(JSON records of objects)
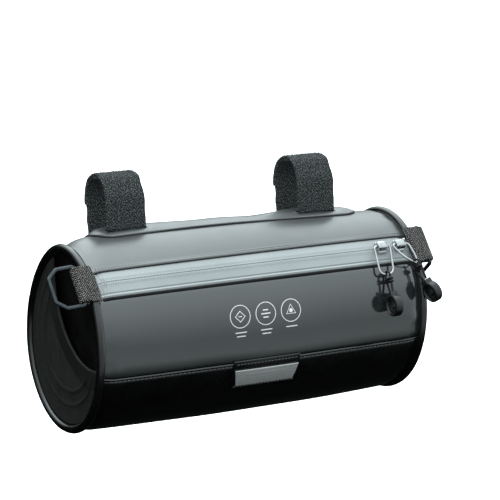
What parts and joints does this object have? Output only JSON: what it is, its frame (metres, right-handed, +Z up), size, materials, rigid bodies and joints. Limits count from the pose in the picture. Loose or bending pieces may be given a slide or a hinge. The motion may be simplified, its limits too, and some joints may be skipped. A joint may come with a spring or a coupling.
{
  "type": "bicycle handlebar bag",
  "caption": "Roll-shaped zipped bag that hangs under a bicycle handlebar by two hook-and-loop straps, with a D-ring on each end for a shoulder strap.",
  "frame": {"origin": "centre of the handlebar that the bag hangs from, midway between its two straps", "axes": "+X along the handlebar and the bag, to the right as seen from the front; -Y to the front; +Z up"},
  "size_m": [0.2875, 0.1423, 0.175],
  "materials": {
    "coated_grey": "satin coated fabric",
    "zip_grey": "satin film over zip tape",
    "gloss_black": "glossy coated fabric",
    "mesh_black": "ribbed stretch mesh",
    "hook_and_loop": "matt loop pile",
    "webbing": "woven webbing",
    "ring_grey": "gunmetal",
    "silver": "polished nickel",
    "pull_black": "moulded, with braided cord",
    "reflective": "retroreflective film"
  },
  "bodies": {
    "bag": {"top_panel": "coated_grey", "front_panel": "coated_grey", "lower_panel": "gloss_black", "zip_tape_upper": "zip_grey", "zip_tape_lower": "zip_grey", "piping_left": "gloss_black", "piping_right": "gloss_black", "end_cap_left": "gloss_black", "end_cap_right": "gloss_black", "mesh_pocket_left": "mesh_black", "mesh_pocket_right": "mesh_black", "mount_strip": "coated_grey", "strap_left": "hook_and_loop", "strap_right": "hook_and_loop", "webbing_left": "webbing", "webbing_right": "webbing", "zip_slider_1": "silver", "zip_slider_2": "silver", "pull_ring_1": "silver", "pull_ring_2": "silver", "pull_cord_1": "pull_black", "pull_cord_2": "pull_black", "pull_end_1": "pull_black", "pull_end_2": "pull_black", "reflector_tab": "gloss_black", "reflector_patch": "reflective"},
    "dring_left": {"dring_left": "ring_grey"},
    "dring_right": {"dring_right": "ring_grey"}
  },
  "joints": [
    {"name": "dring_left_swing", "type": "hinge", "parent": "bag", "child": "dring_left", "pos_m": [-0.1283, -0.06209, -0.04082], "axis": [0, -0.677, -0.7359], "range_deg": [-125, 85]},
    {"name": "dring_right_swing", "type": "hinge", "parent": "bag", "child": "dring_right", "pos_m": [0.1363, -0.06306, -0.03987], "axis": [0, 0.6507, 0.7593], "range_deg": [-162, 5]}
  ]
}
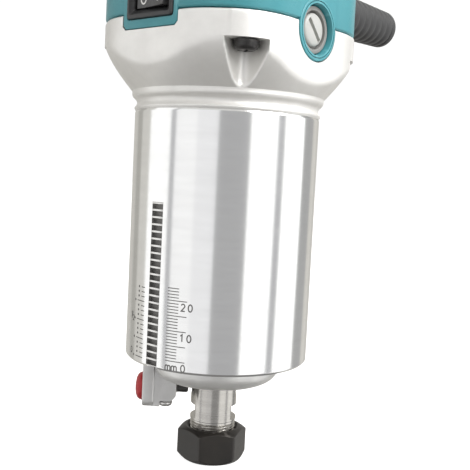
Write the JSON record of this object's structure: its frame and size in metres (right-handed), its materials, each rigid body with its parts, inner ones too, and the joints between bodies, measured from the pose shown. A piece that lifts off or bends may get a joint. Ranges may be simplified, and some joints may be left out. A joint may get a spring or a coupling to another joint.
{
  "type": "trim router",
  "caption": "Compact trim router motor unit: round machined barrel with height rack, cast bell, teal head with rocker switch, side brushes, spindle lock and collet nut.",
  "frame": {"origin": "on the tool axis, in the plane of the machined barrel's lower end", "axes": "+Z along the tool axis from the collet to the head, -Y towards the switch and the height rack, +Y along the cord guard"},
  "size_m": [0.0742, 0.1429, 0.2],
  "materials": {
    "cast_aluminium": "turned cylinder, as-cast bell",
    "teal_plastic": "satin moulded",
    "black_plastic": "satin moulded",
    "grey_plastic": "satin moulded",
    "red_plastic": "smooth moulded",
    "rubber": "matt",
    "bright_steel": "turned or ground",
    "black_steel": "black oxide",
    "core_steel": "stacked sheets",
    "copper": "varnished wire",
    "carbon": "matt"
  },
  "bodies": {
    "housing": {"barrel_housing": "cast_aluminium", "lock_block": "cast_aluminium", "head_housing": "teal_plastic", "top_cover": "teal_plastic", "switch_bezel": "black_plastic", "speed_controller": "black_plastic", "cord_clamp": "black_plastic", "air_baffle": "black_plastic", "bearing_bracket": "grey_plastic", "brush_holder_left": "grey_plastic", "brush_holder_right": "grey_plastic", "brush_cap_left": "grey_plastic", "brush_cap_right": "grey_plastic", "cord_guard": "rubber", "bearing_sleeve": "rubber", "cord_clamp_screw_1": "bright_steel", "cord_clamp_screw_2": "bright_steel", "lower_bearing_outer": "bright_steel", "upper_bearing_outer": "bright_steel", "bearing_retainer": "bright_steel", "retainer_screw_1": "bright_steel", "retainer_screw_2": "bright_steel", "bracket_screw_1": "bright_steel", "bracket_screw_2": "bright_steel", "brush_spring_left": "bright_steel", "brush_spring_right": "bright_steel", "lock_screw_1": "bright_steel", "lock_screw_2": "bright_steel", "lock_spring": "bright_steel", "height_rack": "bright_steel", "head_screw_1": "black_steel", "head_screw_2": "black_steel", "head_screw_3": "black_steel", "head_screw_4": "black_steel", "cover_screw_1": "black_steel", "cover_screw_2": "black_steel", "cover_screw_3": "black_steel", "cover_screw_4": "black_steel", "field_core": "core_steel", "field_coil_left": "copper", "field_coil_right": "copper"},
    "spindle": {"spindle": "bright_steel", "armature_core": "core_steel", "armature_winding_low": "copper", "armature_winding_high": "copper", "commutator": "copper", "cooling_fan": "grey_plastic", "lower_bearing_inner": "bright_steel", "upper_bearing_inner": "bright_steel"},
    "lower_balls": {"lower_bearing_balls": "bright_steel"},
    "upper_balls": {"upper_bearing_balls": "bright_steel"},
    "collet": {"collet": "bright_steel"},
    "nut": {"collet_nut": "black_steel"},
    "lock": {"lock_button": "red_plastic", "lock_pin": "black_steel"},
    "rocker": {"switch_rocker": "black_plastic"},
    "dial": {"speed_dial": "black_plastic"},
    "brush_left": {"carbon_brush_left": "carbon"},
    "brush_right": {"carbon_brush_right": "carbon"}
  },
  "joints": [
    {"name": "spindle_spin", "type": "hinge", "parent": "housing", "child": "spindle", "pos_m": [0, 0, 0], "axis": [0, 0, 1], "continuous": true},
    {"name": "lower_balls_orbit", "type": "hinge", "parent": "housing", "child": "lower_balls", "pos_m": [0, 0, 0.0061], "axis": [0, 0, 1], "continuous": true},
    {"name": "upper_balls_orbit", "type": "hinge", "parent": "housing", "child": "upper_balls", "pos_m": [0, 0, 0.13065], "axis": [0, 0, 1], "continuous": true},
    {"name": "nut_turn", "type": "hinge", "parent": "collet", "child": "nut", "pos_m": [0, 0, -0.031], "axis": [0, 0, -1], "range_deg": [0, 360]},
    {"name": "collet_release", "type": "slide", "parent": "spindle", "child": "collet", "axis": [0, 0, -1], "range_m": [0, 0.0015]},
    {"name": "lock_press", "type": "slide", "parent": "housing", "child": "lock", "axis": [0.7547, 0.6561, 0], "range_m": [0, 0.0026], "stiffness_N_per_m": 500, "springref_m": -0.003, "deforming": ["lock_spring"]},
    {"name": "switch_rock", "type": "hinge", "parent": "housing", "child": "rocker", "pos_m": [0, -0.0363, 0.12075], "axis": [0, 0, 1], "range_deg": [0, 9]},
    {"name": "dial_turn", "type": "hinge", "parent": "housing", "child": "dial", "pos_m": [-0.014, -0.006, 0.151], "axis": [0, 1, 0], "range_deg": [0, 300]},
    {"name": "brush_slide_left", "type": "slide", "parent": "housing", "child": "brush_left", "axis": [-1, 0, 0], "range_m": [0, 0.004], "stiffness_N_per_m": 250, "springref_m": -0.006, "deforming": ["brush_spring_left"]},
    {"name": "brush_slide_right", "type": "slide", "parent": "housing", "child": "brush_right", "axis": [1, 0, 0], "range_m": [0, 0.004], "stiffness_N_per_m": 250, "springref_m": -0.006, "deforming": ["brush_spring_right"]}
  ],
  "couplings": [
    {"joint": "lower_balls_orbit", "follows": "spindle_spin", "ratio": 0.39},
    {"joint": "upper_balls_orbit", "follows": "spindle_spin", "ratio": 0.387},
    {"joint": "nut_turn", "follows": "collet_release", "rad_per_m": 4188.8}
  ]
}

Task goal >> Your answer should be one number: the count of lines in the data above that include the word "with".

Worked answer >> 5